> **The request**
Copy out, exactly and without additions, the lines from the one that contains "node = solids[0]" to the one that contains "bpy.context.scene.collection.objects.link(empty)", both ends included.

> **Provided material**
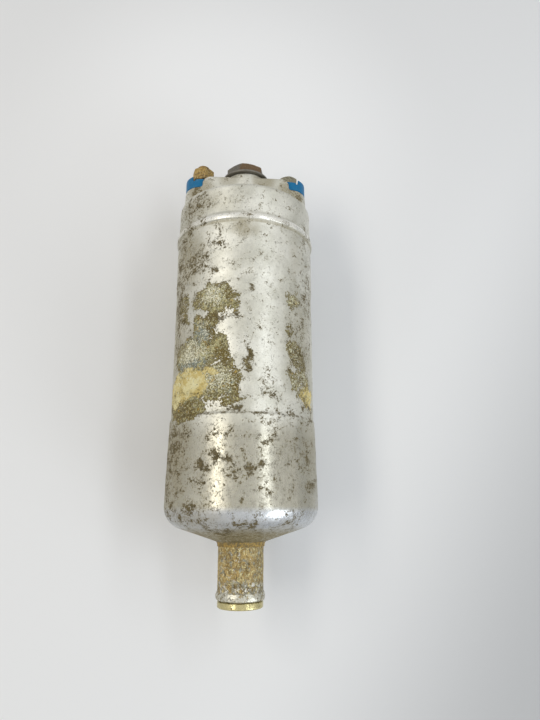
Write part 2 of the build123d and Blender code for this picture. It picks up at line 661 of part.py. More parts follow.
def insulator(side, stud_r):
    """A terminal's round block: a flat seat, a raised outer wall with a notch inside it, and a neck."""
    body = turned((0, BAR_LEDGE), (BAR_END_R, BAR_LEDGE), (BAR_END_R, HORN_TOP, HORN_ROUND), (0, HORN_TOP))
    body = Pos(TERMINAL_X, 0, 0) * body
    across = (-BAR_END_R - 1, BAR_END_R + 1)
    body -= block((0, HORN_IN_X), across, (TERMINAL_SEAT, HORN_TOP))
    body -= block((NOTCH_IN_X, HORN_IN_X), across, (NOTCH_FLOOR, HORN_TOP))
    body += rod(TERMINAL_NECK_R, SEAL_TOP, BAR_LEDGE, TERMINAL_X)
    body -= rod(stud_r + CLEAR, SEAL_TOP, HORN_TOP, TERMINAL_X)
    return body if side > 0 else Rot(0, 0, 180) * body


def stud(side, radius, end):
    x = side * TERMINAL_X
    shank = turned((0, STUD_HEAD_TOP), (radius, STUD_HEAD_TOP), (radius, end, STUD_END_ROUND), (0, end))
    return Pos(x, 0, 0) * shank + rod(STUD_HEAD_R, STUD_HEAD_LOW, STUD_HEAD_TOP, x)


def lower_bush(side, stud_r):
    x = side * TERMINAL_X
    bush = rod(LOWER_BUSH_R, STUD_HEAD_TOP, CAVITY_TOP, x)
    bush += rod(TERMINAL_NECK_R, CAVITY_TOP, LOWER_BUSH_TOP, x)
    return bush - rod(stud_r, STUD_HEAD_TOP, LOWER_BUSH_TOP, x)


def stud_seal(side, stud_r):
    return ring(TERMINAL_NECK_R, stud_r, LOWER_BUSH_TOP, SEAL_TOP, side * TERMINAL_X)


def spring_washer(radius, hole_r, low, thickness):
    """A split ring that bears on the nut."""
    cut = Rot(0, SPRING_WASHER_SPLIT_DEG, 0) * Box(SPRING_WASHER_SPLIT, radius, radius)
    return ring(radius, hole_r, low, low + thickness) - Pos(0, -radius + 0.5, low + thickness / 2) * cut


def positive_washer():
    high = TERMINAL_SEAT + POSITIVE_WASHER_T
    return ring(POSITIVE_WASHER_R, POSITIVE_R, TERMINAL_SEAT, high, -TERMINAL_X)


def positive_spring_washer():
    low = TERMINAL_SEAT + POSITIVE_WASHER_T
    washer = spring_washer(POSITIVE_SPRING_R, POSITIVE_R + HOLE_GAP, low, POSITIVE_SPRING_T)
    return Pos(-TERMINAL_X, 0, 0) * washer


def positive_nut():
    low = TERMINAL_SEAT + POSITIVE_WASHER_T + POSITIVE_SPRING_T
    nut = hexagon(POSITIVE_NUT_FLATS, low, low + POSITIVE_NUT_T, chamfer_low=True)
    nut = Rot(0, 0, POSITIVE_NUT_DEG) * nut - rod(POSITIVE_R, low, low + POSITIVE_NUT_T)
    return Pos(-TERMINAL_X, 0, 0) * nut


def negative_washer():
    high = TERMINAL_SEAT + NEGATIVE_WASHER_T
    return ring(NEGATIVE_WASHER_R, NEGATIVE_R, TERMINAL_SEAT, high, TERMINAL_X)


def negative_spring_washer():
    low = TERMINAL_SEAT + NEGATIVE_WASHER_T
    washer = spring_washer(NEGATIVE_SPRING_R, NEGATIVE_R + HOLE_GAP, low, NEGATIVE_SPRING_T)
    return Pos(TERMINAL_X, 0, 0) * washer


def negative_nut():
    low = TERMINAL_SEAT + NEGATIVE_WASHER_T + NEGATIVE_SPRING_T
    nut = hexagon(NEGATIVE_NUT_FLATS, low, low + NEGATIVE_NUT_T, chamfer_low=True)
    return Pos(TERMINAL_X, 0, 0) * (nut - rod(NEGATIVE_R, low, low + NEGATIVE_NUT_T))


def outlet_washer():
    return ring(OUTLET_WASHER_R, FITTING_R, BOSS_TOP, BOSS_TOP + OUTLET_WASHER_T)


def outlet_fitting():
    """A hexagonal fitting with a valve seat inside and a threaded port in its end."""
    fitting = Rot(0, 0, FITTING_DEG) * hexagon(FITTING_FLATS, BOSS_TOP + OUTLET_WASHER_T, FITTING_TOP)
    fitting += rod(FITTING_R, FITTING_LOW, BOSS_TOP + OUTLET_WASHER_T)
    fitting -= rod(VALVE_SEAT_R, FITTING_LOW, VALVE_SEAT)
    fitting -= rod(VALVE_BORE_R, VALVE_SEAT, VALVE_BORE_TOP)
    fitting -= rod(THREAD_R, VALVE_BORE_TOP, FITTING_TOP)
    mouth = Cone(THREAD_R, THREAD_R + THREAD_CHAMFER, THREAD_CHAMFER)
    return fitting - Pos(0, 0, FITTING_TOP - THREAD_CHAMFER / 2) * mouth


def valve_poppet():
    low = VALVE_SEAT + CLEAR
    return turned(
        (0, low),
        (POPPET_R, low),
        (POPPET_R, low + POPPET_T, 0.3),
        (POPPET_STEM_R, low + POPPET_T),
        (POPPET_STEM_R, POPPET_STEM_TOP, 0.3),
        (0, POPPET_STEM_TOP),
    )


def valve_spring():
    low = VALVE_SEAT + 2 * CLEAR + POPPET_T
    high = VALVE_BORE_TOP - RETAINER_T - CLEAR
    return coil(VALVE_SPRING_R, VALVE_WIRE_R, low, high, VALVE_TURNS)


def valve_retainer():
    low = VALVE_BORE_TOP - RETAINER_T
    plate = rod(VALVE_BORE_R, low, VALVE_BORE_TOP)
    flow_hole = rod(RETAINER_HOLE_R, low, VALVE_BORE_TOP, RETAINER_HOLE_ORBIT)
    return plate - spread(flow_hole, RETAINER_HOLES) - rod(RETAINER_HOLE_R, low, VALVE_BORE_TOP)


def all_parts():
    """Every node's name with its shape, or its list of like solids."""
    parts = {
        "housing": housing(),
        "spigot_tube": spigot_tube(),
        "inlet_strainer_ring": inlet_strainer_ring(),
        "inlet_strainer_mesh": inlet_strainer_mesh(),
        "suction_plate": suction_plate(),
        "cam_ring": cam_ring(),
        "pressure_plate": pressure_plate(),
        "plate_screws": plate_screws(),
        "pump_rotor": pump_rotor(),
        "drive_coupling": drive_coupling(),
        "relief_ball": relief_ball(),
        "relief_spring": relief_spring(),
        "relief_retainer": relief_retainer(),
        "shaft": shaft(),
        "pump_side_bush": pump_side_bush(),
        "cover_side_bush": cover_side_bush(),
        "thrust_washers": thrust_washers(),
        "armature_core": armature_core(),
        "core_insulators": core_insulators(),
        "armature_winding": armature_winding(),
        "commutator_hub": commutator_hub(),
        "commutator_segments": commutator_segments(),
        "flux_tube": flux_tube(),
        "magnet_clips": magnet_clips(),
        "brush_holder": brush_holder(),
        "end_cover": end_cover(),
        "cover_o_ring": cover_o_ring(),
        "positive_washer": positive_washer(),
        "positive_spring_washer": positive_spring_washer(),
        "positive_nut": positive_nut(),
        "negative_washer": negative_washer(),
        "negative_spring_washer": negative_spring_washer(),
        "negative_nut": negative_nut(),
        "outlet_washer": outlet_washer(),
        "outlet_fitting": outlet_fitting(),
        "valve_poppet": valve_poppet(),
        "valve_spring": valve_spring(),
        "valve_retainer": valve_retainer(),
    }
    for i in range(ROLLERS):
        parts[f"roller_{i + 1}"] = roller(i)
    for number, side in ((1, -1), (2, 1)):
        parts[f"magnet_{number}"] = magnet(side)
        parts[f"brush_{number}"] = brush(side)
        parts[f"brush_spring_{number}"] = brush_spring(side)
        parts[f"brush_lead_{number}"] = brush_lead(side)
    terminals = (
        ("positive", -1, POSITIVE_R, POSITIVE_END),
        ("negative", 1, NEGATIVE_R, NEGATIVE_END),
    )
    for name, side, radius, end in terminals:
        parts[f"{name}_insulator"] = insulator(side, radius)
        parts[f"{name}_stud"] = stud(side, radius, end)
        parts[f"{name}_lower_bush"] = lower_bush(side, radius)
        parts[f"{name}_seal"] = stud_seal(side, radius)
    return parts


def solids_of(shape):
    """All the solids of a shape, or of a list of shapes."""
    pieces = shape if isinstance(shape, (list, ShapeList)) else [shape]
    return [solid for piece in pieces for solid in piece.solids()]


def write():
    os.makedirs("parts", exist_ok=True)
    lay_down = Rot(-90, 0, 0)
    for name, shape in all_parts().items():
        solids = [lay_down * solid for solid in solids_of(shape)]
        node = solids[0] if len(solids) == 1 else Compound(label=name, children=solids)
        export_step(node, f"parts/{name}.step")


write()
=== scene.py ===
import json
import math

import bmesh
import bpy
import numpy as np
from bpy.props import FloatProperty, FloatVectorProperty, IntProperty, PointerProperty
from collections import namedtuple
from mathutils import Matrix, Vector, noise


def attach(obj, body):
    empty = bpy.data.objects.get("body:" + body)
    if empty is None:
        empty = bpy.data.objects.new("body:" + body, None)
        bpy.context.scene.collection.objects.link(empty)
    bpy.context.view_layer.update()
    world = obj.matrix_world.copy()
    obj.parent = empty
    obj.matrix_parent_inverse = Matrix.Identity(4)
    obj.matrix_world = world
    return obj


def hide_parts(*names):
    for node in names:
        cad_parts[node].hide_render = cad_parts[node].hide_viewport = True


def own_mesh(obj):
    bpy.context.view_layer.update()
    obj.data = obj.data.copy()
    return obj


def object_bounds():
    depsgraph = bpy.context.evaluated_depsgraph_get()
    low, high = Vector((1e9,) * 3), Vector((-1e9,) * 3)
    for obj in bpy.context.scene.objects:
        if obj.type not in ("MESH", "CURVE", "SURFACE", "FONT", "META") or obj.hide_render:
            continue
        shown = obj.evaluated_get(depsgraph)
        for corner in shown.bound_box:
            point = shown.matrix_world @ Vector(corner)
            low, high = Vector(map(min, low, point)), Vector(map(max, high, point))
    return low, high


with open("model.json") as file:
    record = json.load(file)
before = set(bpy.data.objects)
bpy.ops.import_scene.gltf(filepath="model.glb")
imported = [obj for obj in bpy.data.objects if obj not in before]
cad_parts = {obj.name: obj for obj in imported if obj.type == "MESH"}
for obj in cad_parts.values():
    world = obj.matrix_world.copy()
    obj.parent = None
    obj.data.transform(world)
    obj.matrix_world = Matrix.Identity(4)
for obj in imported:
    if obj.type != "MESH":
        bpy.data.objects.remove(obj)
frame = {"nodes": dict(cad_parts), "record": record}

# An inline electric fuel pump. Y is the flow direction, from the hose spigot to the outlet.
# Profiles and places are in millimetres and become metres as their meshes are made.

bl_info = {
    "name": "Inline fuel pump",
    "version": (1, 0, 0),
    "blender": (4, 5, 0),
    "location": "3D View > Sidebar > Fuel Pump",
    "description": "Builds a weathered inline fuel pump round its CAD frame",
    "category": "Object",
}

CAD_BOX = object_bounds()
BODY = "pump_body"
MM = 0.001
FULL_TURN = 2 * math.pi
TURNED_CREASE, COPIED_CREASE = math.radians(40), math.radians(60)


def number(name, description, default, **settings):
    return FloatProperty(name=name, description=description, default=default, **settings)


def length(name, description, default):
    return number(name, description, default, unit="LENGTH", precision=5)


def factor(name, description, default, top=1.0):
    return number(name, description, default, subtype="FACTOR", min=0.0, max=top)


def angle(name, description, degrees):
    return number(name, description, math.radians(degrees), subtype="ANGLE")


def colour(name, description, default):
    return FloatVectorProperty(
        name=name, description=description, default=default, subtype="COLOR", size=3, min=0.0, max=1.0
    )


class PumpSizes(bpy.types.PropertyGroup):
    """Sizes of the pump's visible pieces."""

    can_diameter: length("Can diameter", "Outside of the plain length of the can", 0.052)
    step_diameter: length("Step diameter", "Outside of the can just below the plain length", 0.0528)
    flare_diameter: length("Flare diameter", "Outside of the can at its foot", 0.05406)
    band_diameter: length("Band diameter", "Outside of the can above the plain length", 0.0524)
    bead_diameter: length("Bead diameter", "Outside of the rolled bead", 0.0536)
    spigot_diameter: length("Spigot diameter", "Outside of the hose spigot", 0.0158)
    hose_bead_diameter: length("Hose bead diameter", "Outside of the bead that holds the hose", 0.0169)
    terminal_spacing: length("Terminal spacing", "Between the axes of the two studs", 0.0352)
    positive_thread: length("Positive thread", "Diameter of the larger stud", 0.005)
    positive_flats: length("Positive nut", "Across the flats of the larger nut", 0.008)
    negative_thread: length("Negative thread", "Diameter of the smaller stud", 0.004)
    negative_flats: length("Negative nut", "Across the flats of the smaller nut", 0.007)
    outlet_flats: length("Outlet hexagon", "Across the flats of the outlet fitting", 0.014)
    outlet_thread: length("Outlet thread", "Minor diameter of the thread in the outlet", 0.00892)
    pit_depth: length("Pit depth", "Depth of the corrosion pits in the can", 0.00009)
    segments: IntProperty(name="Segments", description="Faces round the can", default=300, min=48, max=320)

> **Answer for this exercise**
        node = solids[0] if len(solids) == 1 else Compound(label=name, children=solids)
        export_step(node, f"parts/{name}.step")


write()
=== scene.py ===
import json
import math

import bmesh
import bpy
import numpy as np
from bpy.props import FloatProperty, FloatVectorProperty, IntProperty, PointerProperty
from collections import namedtuple
from mathutils import Matrix, Vector, noise


def attach(obj, body):
    empty = bpy.data.objects.get("body:" + body)
    if empty is None:
        empty = bpy.data.objects.new("body:" + body, None)
        bpy.context.scene.collection.objects.link(empty)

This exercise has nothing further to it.